Hungarian diabetics who fail to stick to their diet will be deprived of more modern treatments from July, under a government decree published aimed at cutting health spending.
Diabetics undergo a blood test on average every three months and those who score high levels of glycaemia more than twice a year could be turned away from treatments with analog insulin – more efficient but also more expensive – and left with the less efficient human insulin, under the new rules.
Currently, all diabetes treatments are subsidised by the state, which hopes to reduce health spending with the new rules.
The decree does not however apply to children under 18 and those in a life-threatening condition.

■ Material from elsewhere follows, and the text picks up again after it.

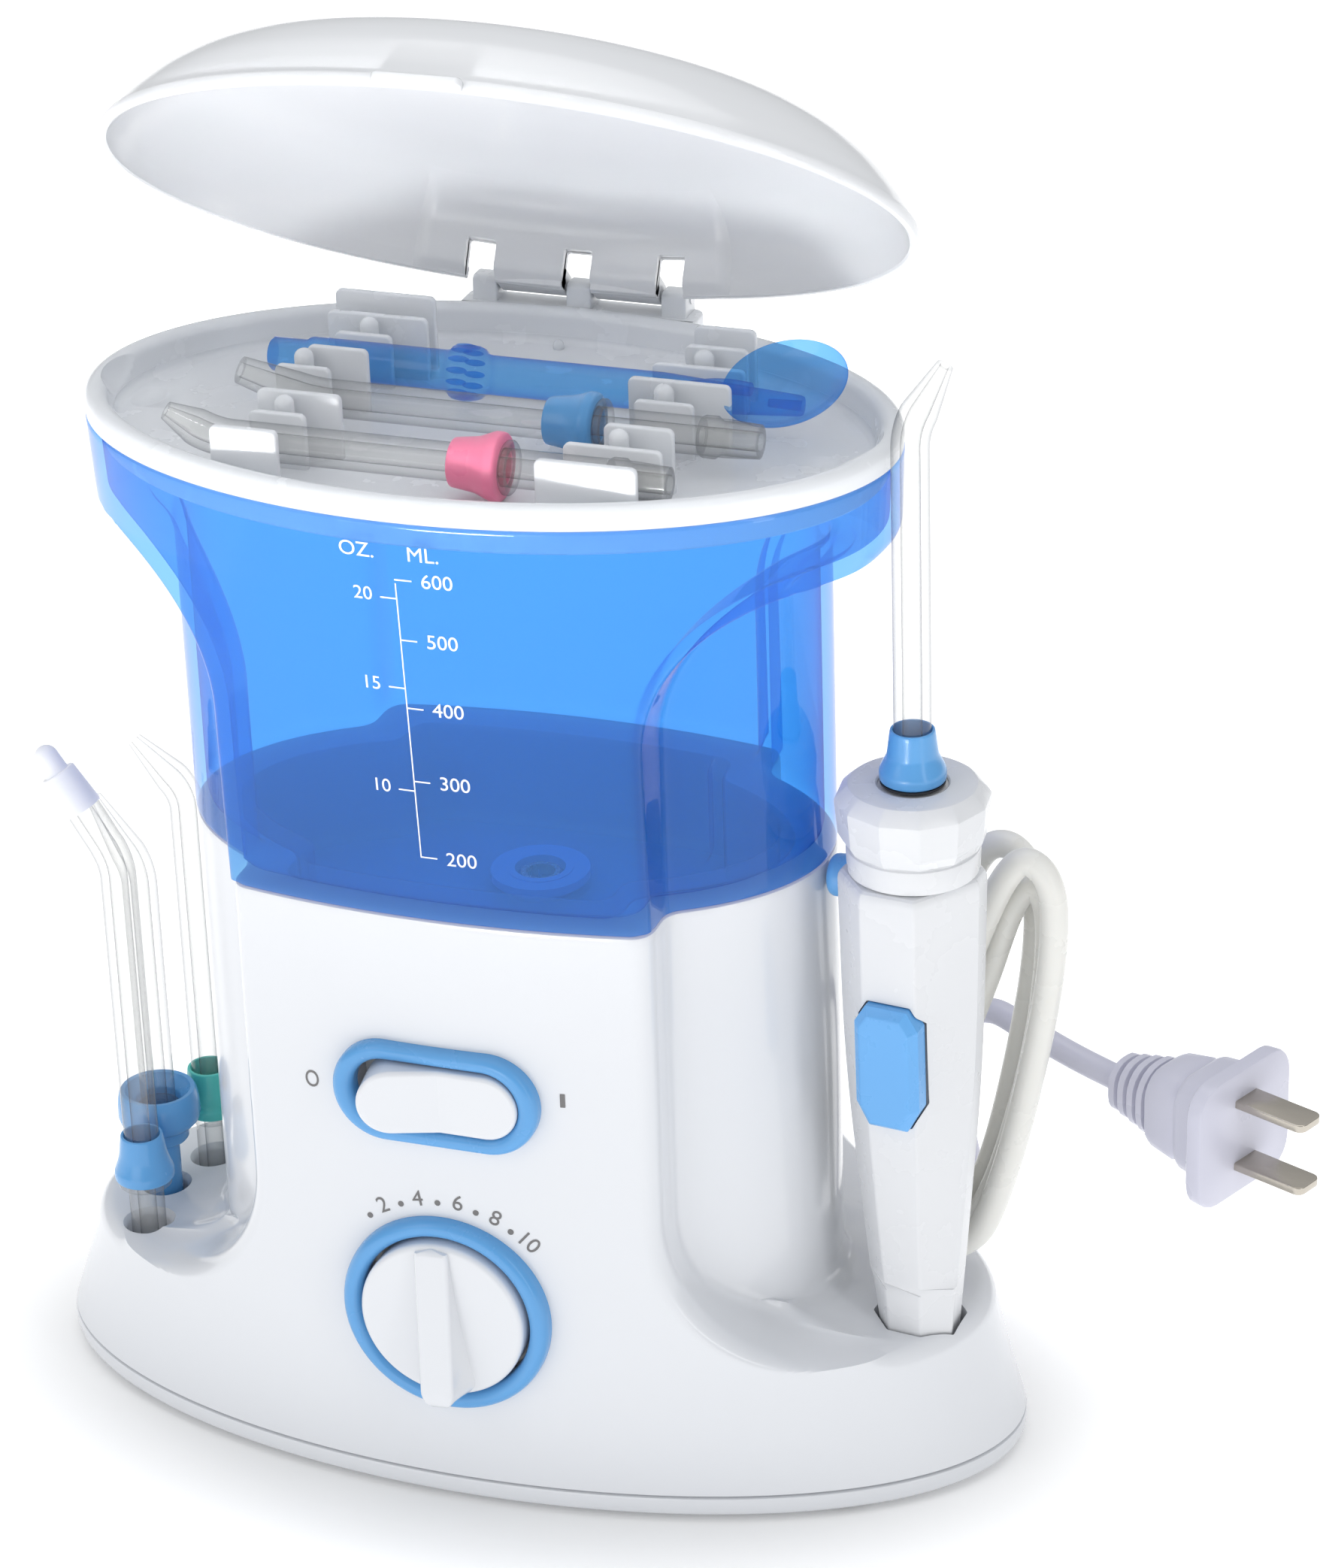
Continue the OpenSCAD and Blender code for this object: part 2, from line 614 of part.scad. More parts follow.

Few patients able to control their diet
According to the decree in the Official Journal, drugs for Hungary's 500,000 diabetics cost some $131.7 million every year.
"Taxpayers' money should not be spent on patients who don't cooperate with their doctor," it said.
Laszlo Bene, head of the diabetes department at Budapest's Peterfy Sandor hospital, warned however that the short-term gains would be coupled with long-term financial pain caused by future spending on treating secondary effects that might follow the use of human insulin.
"Only 30% of patients are able to control their diet."
Discipline not the factor
"Discipline is not the only factor but also the lack of money for good quality foods," he told the daily Nepszabadsag.
The national diabetes society backed the decree however.
"The analog insulin treatment should be used only for those who cannot achieve correct blood sugar levels... by other treatments," the society's president Gabor Winkler told Hungarian news agency MTI.